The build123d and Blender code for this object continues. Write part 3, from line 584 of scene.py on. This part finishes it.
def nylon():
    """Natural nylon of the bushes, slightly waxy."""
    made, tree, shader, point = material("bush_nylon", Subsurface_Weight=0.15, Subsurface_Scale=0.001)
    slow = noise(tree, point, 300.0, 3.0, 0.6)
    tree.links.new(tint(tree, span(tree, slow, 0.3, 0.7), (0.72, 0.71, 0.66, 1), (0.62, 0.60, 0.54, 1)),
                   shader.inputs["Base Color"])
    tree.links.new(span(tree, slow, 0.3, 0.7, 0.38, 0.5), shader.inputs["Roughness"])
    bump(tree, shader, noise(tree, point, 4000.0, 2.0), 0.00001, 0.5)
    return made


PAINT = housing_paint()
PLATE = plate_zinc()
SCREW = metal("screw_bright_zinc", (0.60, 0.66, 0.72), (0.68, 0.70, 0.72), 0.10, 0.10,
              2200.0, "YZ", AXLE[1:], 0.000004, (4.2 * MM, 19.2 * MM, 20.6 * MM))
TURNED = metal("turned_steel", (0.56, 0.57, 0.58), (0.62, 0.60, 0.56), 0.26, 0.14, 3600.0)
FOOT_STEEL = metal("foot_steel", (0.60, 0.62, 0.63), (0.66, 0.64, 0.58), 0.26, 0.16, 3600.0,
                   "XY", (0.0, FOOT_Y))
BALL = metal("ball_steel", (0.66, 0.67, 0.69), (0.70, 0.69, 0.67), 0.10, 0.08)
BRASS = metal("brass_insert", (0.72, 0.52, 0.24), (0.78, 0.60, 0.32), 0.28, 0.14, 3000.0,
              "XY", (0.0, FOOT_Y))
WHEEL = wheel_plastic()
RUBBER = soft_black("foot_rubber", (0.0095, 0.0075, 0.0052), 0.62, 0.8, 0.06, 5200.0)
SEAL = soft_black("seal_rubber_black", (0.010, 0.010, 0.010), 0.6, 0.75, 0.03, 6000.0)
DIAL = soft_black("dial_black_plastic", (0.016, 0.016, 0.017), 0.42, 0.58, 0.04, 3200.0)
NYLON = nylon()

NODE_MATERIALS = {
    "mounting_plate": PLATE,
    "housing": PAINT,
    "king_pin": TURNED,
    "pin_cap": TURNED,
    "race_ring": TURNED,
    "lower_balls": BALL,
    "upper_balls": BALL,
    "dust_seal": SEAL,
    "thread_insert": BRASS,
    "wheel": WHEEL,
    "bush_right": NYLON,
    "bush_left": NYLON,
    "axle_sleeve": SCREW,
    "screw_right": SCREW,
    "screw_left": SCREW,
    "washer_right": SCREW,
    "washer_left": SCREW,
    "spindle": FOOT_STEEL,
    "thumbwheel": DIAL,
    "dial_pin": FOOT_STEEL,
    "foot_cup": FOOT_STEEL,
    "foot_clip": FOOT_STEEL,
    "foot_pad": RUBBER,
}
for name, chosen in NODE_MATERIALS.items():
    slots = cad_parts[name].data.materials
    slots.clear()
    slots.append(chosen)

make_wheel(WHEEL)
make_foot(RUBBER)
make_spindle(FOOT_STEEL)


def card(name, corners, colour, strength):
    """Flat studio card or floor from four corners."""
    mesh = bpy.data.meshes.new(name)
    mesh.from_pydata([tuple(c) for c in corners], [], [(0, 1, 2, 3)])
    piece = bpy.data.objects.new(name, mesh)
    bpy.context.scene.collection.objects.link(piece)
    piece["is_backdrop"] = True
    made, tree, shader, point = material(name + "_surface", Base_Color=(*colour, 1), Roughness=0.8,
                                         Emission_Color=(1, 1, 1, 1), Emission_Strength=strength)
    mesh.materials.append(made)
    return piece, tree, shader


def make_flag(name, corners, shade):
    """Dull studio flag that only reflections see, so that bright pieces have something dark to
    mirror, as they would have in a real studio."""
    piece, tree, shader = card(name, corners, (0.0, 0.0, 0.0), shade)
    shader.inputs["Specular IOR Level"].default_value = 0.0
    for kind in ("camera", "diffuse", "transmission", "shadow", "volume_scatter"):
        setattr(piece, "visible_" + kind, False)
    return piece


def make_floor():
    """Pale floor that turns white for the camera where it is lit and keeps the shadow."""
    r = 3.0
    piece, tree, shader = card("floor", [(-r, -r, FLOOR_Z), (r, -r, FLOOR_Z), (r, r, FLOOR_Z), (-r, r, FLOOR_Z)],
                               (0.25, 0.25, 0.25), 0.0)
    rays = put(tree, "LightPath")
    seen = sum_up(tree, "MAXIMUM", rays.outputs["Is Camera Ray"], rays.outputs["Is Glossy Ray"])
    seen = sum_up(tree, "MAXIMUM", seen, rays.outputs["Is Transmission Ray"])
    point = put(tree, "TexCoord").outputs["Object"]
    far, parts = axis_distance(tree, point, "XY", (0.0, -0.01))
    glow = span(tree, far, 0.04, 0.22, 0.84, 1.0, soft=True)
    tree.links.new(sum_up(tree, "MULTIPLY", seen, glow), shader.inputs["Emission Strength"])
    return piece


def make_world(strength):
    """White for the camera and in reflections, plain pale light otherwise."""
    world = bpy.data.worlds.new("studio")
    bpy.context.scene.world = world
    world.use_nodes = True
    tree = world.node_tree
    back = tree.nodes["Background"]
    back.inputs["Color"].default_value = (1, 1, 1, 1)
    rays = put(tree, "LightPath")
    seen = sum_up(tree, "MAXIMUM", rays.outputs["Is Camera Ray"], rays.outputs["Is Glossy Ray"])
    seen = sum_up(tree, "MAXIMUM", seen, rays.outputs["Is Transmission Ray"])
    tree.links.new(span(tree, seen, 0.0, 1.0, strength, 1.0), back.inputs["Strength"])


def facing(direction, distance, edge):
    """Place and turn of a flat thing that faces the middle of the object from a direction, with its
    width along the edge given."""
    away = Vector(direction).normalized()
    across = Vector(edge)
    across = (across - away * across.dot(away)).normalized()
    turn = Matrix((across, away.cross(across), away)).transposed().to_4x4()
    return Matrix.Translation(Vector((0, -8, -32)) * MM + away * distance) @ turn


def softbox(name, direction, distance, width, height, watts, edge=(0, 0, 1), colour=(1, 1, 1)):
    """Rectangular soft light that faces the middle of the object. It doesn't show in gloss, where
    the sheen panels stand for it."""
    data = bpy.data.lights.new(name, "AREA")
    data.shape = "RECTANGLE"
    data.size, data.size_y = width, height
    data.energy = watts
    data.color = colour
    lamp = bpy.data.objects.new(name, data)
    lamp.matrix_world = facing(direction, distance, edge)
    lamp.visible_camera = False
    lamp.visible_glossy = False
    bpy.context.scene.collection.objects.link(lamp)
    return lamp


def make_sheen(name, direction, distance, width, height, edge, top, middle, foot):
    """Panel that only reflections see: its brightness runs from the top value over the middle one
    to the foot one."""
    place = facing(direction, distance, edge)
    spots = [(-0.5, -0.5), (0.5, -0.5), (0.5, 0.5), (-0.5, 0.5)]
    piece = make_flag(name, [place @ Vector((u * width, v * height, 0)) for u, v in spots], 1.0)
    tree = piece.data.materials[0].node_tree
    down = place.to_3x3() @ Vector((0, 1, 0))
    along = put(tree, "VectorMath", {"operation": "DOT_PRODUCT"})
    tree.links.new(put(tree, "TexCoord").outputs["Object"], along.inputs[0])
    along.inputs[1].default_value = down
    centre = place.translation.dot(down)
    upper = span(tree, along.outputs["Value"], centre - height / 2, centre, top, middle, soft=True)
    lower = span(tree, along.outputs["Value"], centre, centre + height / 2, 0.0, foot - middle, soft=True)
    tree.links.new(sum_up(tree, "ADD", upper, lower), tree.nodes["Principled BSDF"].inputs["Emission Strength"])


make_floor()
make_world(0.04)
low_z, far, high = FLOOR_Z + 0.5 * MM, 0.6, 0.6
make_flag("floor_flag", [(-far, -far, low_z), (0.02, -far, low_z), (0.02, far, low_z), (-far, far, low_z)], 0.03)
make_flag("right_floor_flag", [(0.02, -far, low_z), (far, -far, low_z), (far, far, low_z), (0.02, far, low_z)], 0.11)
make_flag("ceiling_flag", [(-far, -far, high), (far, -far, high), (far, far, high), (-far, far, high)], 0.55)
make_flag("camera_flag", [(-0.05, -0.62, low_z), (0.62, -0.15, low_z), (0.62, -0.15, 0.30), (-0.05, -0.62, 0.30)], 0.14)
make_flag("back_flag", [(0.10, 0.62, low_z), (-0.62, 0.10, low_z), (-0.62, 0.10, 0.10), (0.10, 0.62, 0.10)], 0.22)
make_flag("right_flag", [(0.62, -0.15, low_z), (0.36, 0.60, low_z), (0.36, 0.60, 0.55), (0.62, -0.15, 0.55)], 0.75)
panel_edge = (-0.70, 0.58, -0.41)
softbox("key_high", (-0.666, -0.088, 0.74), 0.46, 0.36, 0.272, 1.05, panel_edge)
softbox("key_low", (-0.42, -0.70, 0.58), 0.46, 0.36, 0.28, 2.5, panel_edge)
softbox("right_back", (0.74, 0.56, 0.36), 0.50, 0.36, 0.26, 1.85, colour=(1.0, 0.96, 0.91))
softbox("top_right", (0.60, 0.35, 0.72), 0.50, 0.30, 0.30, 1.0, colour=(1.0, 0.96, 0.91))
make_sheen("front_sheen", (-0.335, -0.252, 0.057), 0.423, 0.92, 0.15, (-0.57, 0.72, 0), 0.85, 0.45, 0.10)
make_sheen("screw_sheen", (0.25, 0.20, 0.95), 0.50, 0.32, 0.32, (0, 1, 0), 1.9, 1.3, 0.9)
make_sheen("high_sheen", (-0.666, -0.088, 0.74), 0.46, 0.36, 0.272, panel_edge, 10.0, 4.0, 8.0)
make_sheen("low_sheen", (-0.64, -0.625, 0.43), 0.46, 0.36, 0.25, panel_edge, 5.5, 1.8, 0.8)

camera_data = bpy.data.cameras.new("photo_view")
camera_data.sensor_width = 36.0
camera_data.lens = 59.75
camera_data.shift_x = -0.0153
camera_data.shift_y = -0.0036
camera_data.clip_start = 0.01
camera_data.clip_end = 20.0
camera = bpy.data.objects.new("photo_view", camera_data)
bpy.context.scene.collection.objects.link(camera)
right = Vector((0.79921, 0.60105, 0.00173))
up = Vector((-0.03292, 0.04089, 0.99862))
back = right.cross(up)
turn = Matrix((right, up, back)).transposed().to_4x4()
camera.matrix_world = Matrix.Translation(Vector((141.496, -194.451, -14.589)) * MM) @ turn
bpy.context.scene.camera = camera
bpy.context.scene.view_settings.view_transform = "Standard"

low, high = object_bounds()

**Exercise**. Extract exactly the leading lines of the data, stopping at and including the line with "return made".

**Reply to the task**.
The build123d and Blender code for this object continues. Write part 3, from line 584 of scene.py on. This part finishes it.
def nylon():
    """Natural nylon of the bushes, slightly waxy."""
    made, tree, shader, point = material("bush_nylon", Subsurface_Weight=0.15, Subsurface_Scale=0.001)
    slow = noise(tree, point, 300.0, 3.0, 0.6)
    tree.links.new(tint(tree, span(tree, slow, 0.3, 0.7), (0.72, 0.71, 0.66, 1), (0.62, 0.60, 0.54, 1)),
                   shader.inputs["Base Color"])
    tree.links.new(span(tree, slow, 0.3, 0.7, 0.38, 0.5), shader.inputs["Roughness"])
    bump(tree, shader, noise(tree, point, 4000.0, 2.0), 0.00001, 0.5)
    return made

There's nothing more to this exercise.